Она бросила кнут, повернулась и, как бы оставив на нем свой бездыханный взгляд, пошла к дому.

Он закатил дрожки в сарай, убрал упряжь. Напоил и почистил коня. Когда тот захрустел в лад с битюгами, забирая овес из кормушки, отфыркивая из ноздрей остья и мелкое сено, Савельев сел на скамейку ждать, что будет.

Она пришла ночью, одетая, как на работу. Он поднялся со скамейки навстречу ей. Кони вздыхали, трясли головами, гулко переступая с ноги на ногу. Она подходила все ближе и, казалось, опять не дышала. Воздух в конюшне раскалялся с каждым ее шагом. Кони вздыхали громче — сейчас заржут, закричат, сломают перегородки. Кони, казалось ему, ликовали. Со всех сторон глаза. Громадные, дикие, колдовские, и среди них ее глаза, беспощадные и беспомощные. Когда воздух совсем уплотнился, когда одобрительное присутствие лошадей стало совсем нестерпимым, он взял ее за руку.

Они шли медленно. С каждым шагом все медленнее. И наступила минута, когда они уже не могли двигаться дальше.

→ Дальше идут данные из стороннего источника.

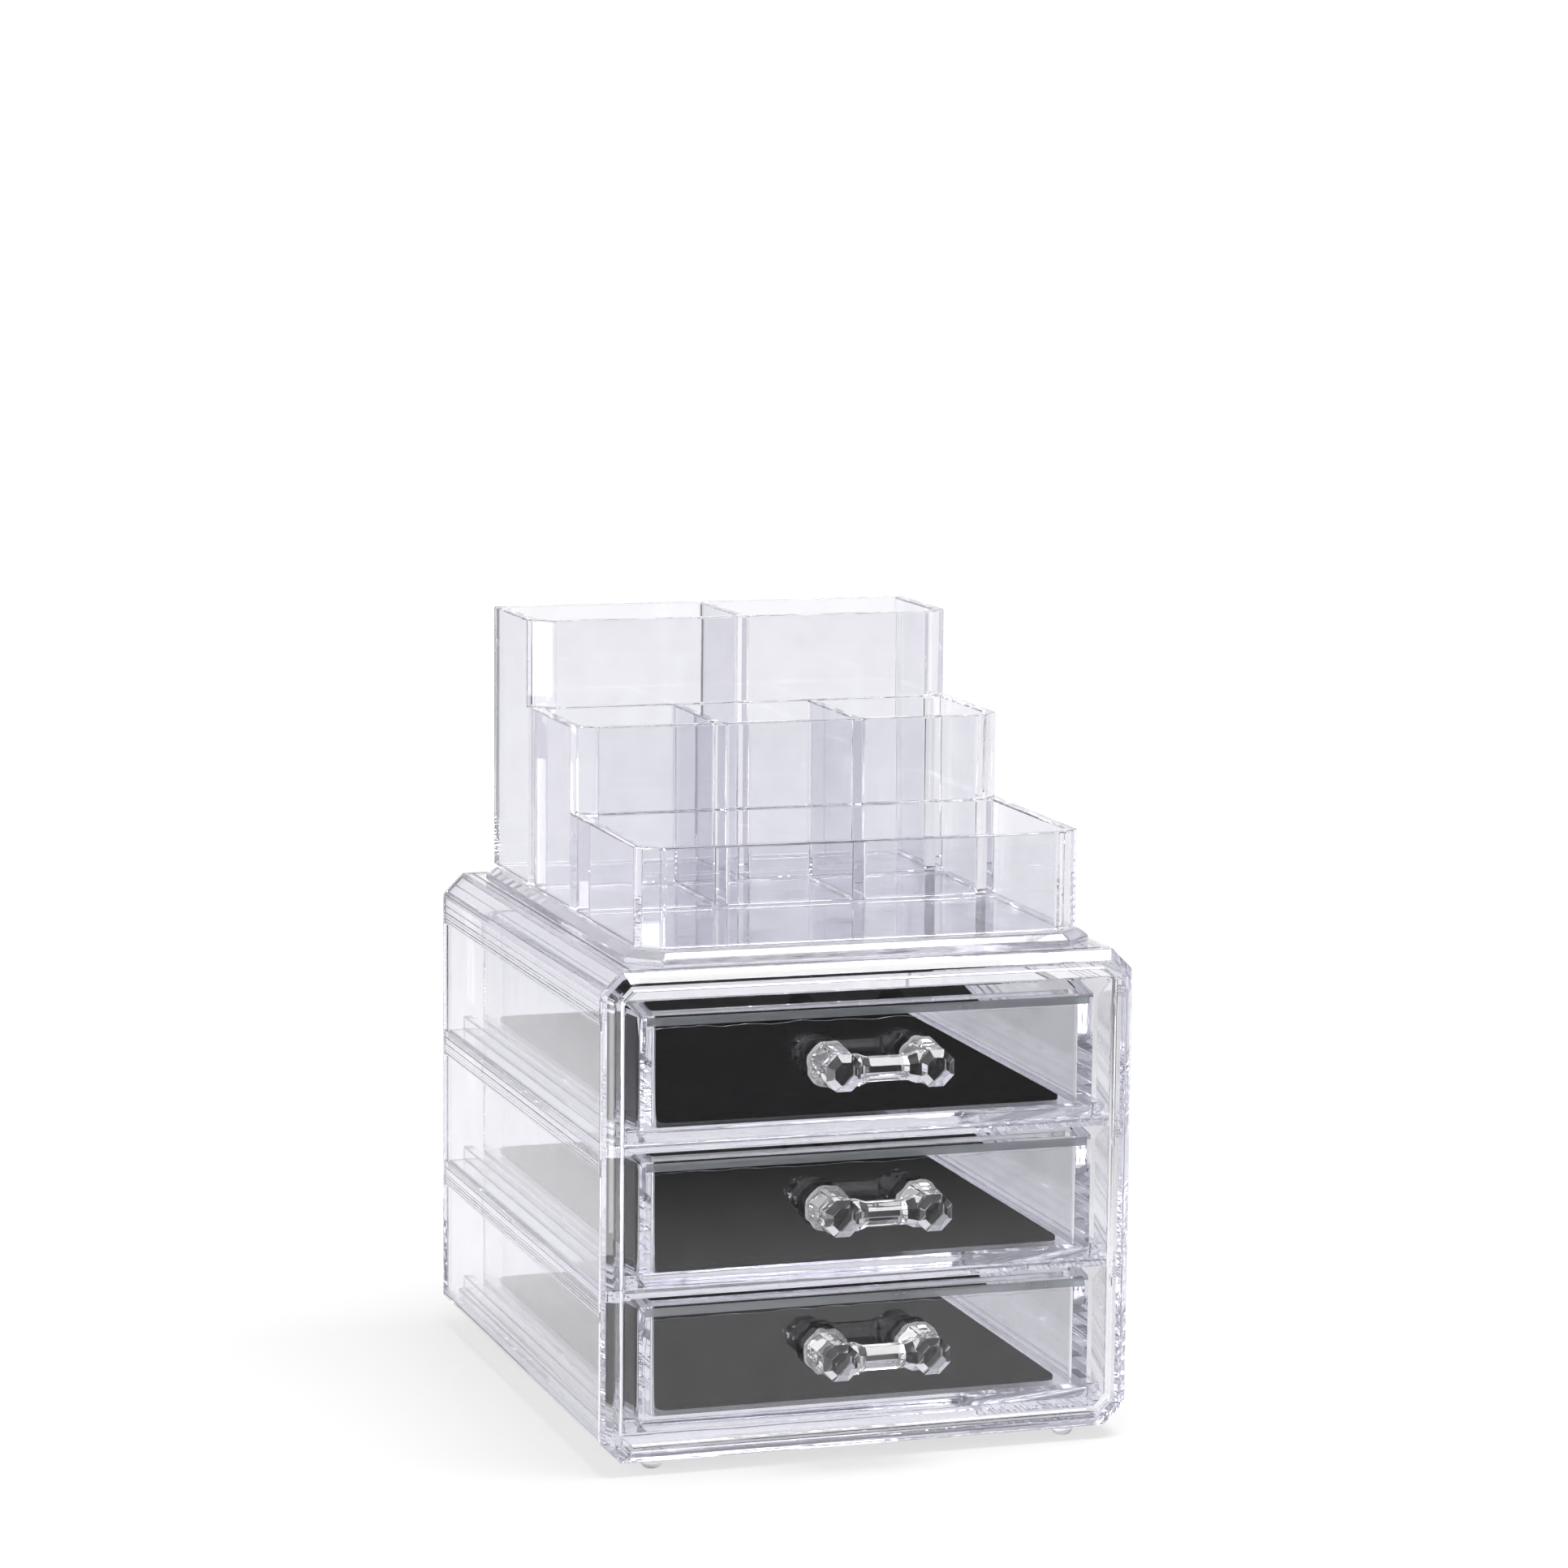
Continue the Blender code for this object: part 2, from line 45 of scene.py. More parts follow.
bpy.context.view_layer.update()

# Front frame: a moulded ring of clear polystyrene with a wide bevel outside and cut corners.
# It closes the front ends of the walls and shows mostly as bright rims with thin grey lines.
# It is cemented to the side walls, top and bottom, and small pools of cement show at the bands.
MERGE_DISTANCE = 1e-6
FLAT_ANGLE = math.radians(1)
EDGE_ANGLE = math.radians(20)
CHEST_EDGE_ROUND = 0.00036
ABSORPTION_PER_METRE = 1.9
RIPPLE_SPACING = 0.014
SCRATCH_SPACING = 0.00025
SCRATCH_DEPTH = 0.00000015
WIPING_SPACING = 0.009
WIPED_SHADE = 0.96


def linear(code):
    """A colour written as sRGB hex, as the linear values that a shader takes."""
    channels = [int(code[i:i + 2], 16) / 255 for i in (1, 3, 5)]
    return (*(c / 12.92 if c <= 0.04045 else ((c + 0.055) / 1.055) ** 2.4 for c in channels), 1)


def add(tree, kind, settings=(), links=()):
    """Adds a shader node, gives its sockets and properties their values and links its inputs."""
    made = tree.nodes.new("ShaderNode" + kind)
    for key, value in dict(settings).items():
        if isinstance(key, int) or key in made.inputs:
            made.inputs[key].default_value = value
        else:
            setattr(made, key, value)
    for key, source in dict(links).items():
        tree.links.new(source, made.inputs[key])
    return made


def clear_moulding(name, tint, depth_tint, ior, ripple_height, handling, clarity, gloss):
    """Clear plastic or cement with flow ripples, hairline scratches and faint wiping marks.

    tint is what each surface takes from the light, depth_tint what a long way inside takes.
    handling is the roughest that wiped patches get, and clarity is 1 for fully clear.
    gloss scales the mirror image seen straight on.
    """
    made = bpy.data.materials.new(name)
    made.use_nodes = True
    tree = made.node_tree
    shader = tree.nodes["Principled BSDF"]
    shader.inputs["Transmission Weight"].default_value = clarity
    shader.inputs["IOR"].default_value = ior
    # a gloss below 1 dims the mirror image: painted shade in the reflections
    shader.inputs["Specular Tint"].default_value = (gloss, gloss, gloss, 1)
    place = add(tree, "TexCoord").outputs["Object"]
    # flow ripples of the melt, about 14 mm from crest to crest
    flow = add(
        tree, "TexNoise", {"Scale": 1 / RIPPLE_SPACING, "Detail": 1.0}, {"Vector": place}
    )
    # hairline scratches, 0.25 mm apart and 20 times as long, drawn coarser than real ones
    lie = add(
        tree, "Mapping", {"Rotation": (0.5, 0.3, 0.9), "Scale": (1, 0.05, 1)}, {"Vector": place}
    )
    hair = add(
        tree,
        "TexNoise",
        {"Scale": 1 / SCRATCH_SPACING, "Detail": 2.0},
        {"Vector": lie.outputs[0]},
    )
    # wiping marks, patches of about 9 mm
    wiped = add(
        tree, "TexNoise", {"Scale": 1 / WIPING_SPACING, "Detail": 4.0}, {"Vector": place}
    )
    haze = add(
        tree,
        "MapRange",
        {"From Min": 0.52, "From Max": 0.8, "To Min": 0.0, "To Max": handling},
        {"Value": wiped.outputs[0]},
    )
    tree.links.new(haze.outputs[0], shader.inputs["Roughness"])
    smear = add(
        tree, "MapRange", {"From Min": 0.45, "From Max": 0.75}, {"Value": wiped.outputs[0]}
    )
    smeared = (*(WIPED_SHADE * c for c in linear(tint)[:3]), 1)
    colour = add(
        tree,
        "Mix",
        {"data_type": "RGBA", 6: linear(tint), 7: smeared},
        {0: smear.outputs[0]},
    )
    tree.links.new(colour.outputs[2], shader.inputs["Base Color"])
    # thin walls stay clear, and light that runs far inside the plastic comes out tinted
    body = add(
        tree, "VolumeAbsorption", {"Color": linear(depth_tint), "Density": ABSORPTION_PER_METRE}
    )
    tree.links.new(body.outputs[0], tree.nodes["Material Output"].inputs["Volume"])
    rippled = add(
        tree,
        "Bump",
        {"Strength": 1.0, "Distance": ripple_height},
        {"Height": flow.outputs[0]},
    )
    scratched = add(
        tree,
        "Bump",
        {"Strength": 1.0, "Distance": SCRATCH_DEPTH},
        {"Height": hair.outputs[0], "Normal": rippled.outputs[0]},
    )
    tree.links.new(scratched.outputs[0], shader.inputs["Normal"])
    return made


# Polystyrene, injection moulded: bends light more than glass, so its edges go bright or dark
chest_polystyrene = clear_moulding(
    "polystyrene_clear_chest_moulding",
    tint="#f9f9fc",
    depth_tint="#c5c4d7",
    ior=1.59,
    ripple_height=0.000004,
    handling=0.012,
    clarity=1.0,
    gloss=1.0,
)
# Solvent cement, set clear: where it fills a joint the light goes straight through
solvent_cement = clear_moulding(
    "solvent_cement_set_clear",
    tint="#fcfcfd",
    depth_tint="#d8d8e4",
    ior=1.59,
    ripple_height=0.00001,
    handling=0.05,
    clarity=1.0,
    gloss=0.5,
)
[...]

Их обоих потянуло к земле, словно тяга земная вдруг увеличилась. Ноги задрожали и подогнулись. Они легли на теплую землю. Она прижалась к нему, и он прижался к ней. Было им от этого больно обоим, словно рвались в них тугие волокна. И они заплакали оба беззвучно и сладко, смешивая слезы губами, сорокапятилетний мужик и она, лет на десять моложе его. Небо опустилось к земле, торжественное, словно царь-колокол, и, словно царь-колокол, немое.

Когда тусклый утренний свет накрыл поле, когда они встали на дрожащие ноги, то поняли, что между ними и в них была святость. И она служила им оправданием.